Are we there yet? Nearly. While Chapman is being debriefed, the Brits have fed news of the fake explosion to the rumour mill. Soon it’s all over the world, and by the time Von Groening brings Chapman the results of his debriefings from Berlin he also brings an Iron Cross. My goodness. But Von Groening’s bosses must still be less than 100% sure of this man, and he’s sent to Norway for further training. He likes it at first, particularly the renewal of the friendships it brings about – because yes, reader, he is able to be the friend of these people while betraying them. Of course, he doesn’t like Praetorius, he of the fascination with morris dancing (I’m not making this up). But Praetorius gets a kind of come-uppance in the end: instead of the heroic Aryan Knight fantasy he’s always dreamed of, he gets to be dancing-master to the Reich. (I’m not making this up, either.)

But all this bonhomie isn’t nearly enough. Chapman comes to hate the looks of contempt he gets from the Norwegians – in Macintyre’s presentation of them, they are much more overt than the French in their disdain for their new masters – and needs something positive in his life.

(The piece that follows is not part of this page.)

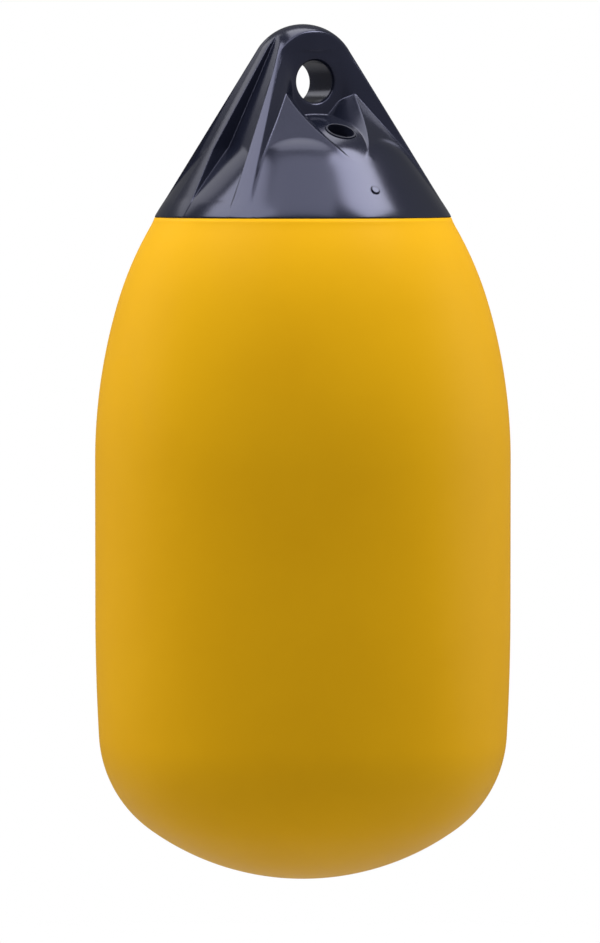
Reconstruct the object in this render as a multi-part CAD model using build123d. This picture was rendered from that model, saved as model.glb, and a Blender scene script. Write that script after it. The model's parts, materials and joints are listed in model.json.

He finds it in Dagmar, whom he meets in a club for Nazis and collaborators. For some time, neither of them realises that the other is working against the Nazis. When the secrecy gets too much for him and he tells her, she tells him she’s working for the resistance. If it happened in a novel you wouldn’t believe it – and I wonder whether, in fact, she’s telling the whole truth. Chapman wonders as well, and sets her a couple of tests. She’s ok, and he sets her up as a kind of assistant.

Which is why, when he’s about to be sent off on his next big mission, he can demand the same kind of privileges for Dagmar as he’s got for Freda. Cheeky monkey.

4 April
Chapter 24 to the end
In a lot of respects, we’ve had the best bits of the story already – which means that Macintyre has to do something new to keep things interesting in this final 20% of the book. At first things carry on as before, with the Nazis feting their star agent in Berlin, and the Brits talking amongst themselves following his return about how he really does seem to be pure gold. His return isn’t auspicious, via a bumpy landing on the road out of Six Mile Bottom – a village I know, so the comedy is lost on me – but once in Britain he can spill more beans than ever. And he can start to feed misinformation back to the Germans about where their V1 rockets are landing in order to get them to adjust their aim, wrongly.

But it’s thin stuff compared to what we’ve had before, and it’s time to wind things up anyway. In this version, the end of Chapman’s secret service career is down to a catastrophic change of personnel. Reed is promoted out, and Chapman gives him his Iron Cross as a token of genuine friendship. Enter Ryde, a bean-counter (in Macintyre’s scornful phrase) promoted, if we’re to believe it, beyond his competence. In this story he’s the wicked intruder, with no interest at all in Chapman’s service record and a priggish distaste for everything about his lifestyle. As Macintyre tells it – and for all I know it might be true – Ryde sets out to work against his own agent and does everything he can to get Chapman out.

Chapman does his best to help him. In Britain with not enough to do he begins to mix with low-lifes, makes money from a betting scam on the dog track – all this in a chapter called ‘Going to the Dogs’, which is Ryde’s gleeful phrase when reporting to Masterman and Robertson – and, worst of all, seems to have been boasting of his exploits to a recently released crook. His bosses are left with no choice. In a chapter entitled ‘Case Dismissed’ Ryde is given the job of throwing him out, which – boo, hiss – he does with great pleasure.

Fat lot of good it does him. Macintyre likes to work a seam of poetic justice, and it isn’t Ryde who survives unscathed: the drink problem we already know about ends up killing him. Whereas Chapman is never found guilty of any crime despite the police’s efforts spanning decades, and gets married. Not to Dagmar, who dies in old age unmarried, with unsent letters to Chapman still in the house, or Freda who, being far more practical, gets on with her life. It’s Betty he looks out for and finds. Who she? I don’t think I ever mentioned her, but Macintyre has done, in Jersey in 1939. She’s the one Chapman invited to Jersey, the woman he left high and dry when he escaped from the police through the hotel window. He always told her he’d come back.

He lives into his eighties, and is even able to invite Von Groening to a castle in Ireland. The book – I nearly wrote novel – ends with the old friends at night, singing in the garden after a party.

At one level – a level I’ve been happy to stay with all the way through – this is a page-turner, a rattling good read. But at another level Macintyre is able to play with notions of storytelling and historical reliability. Usually, he gives us a version of events that we have no choice but to accept. But in these last chapters he holds up the notion of versions for us to have a better look at. Chapman’s own version is first vetoed, then goes through three further mutations, none of them satisfactory. Masterman eventually publishes his own version in the USA in the 1970s, and other accounts by insiders find themselves being written. Unsatisfactorily.

And there’s a secret service man that Macintyre coyly introduces us to as Ian Fleming, a friend – just like Chapman – of Terence Young, who directed the first two Bond movies. Ah, we think – we’ve already thought, because these connections have been mentioned before – but Macintyre stops us: if the persona played by Sean Connery is based on anybody at all, it’s on Terence Young himself. Well, believe that if you want to. We know better, we think, because we’ve had the definitive version. As if.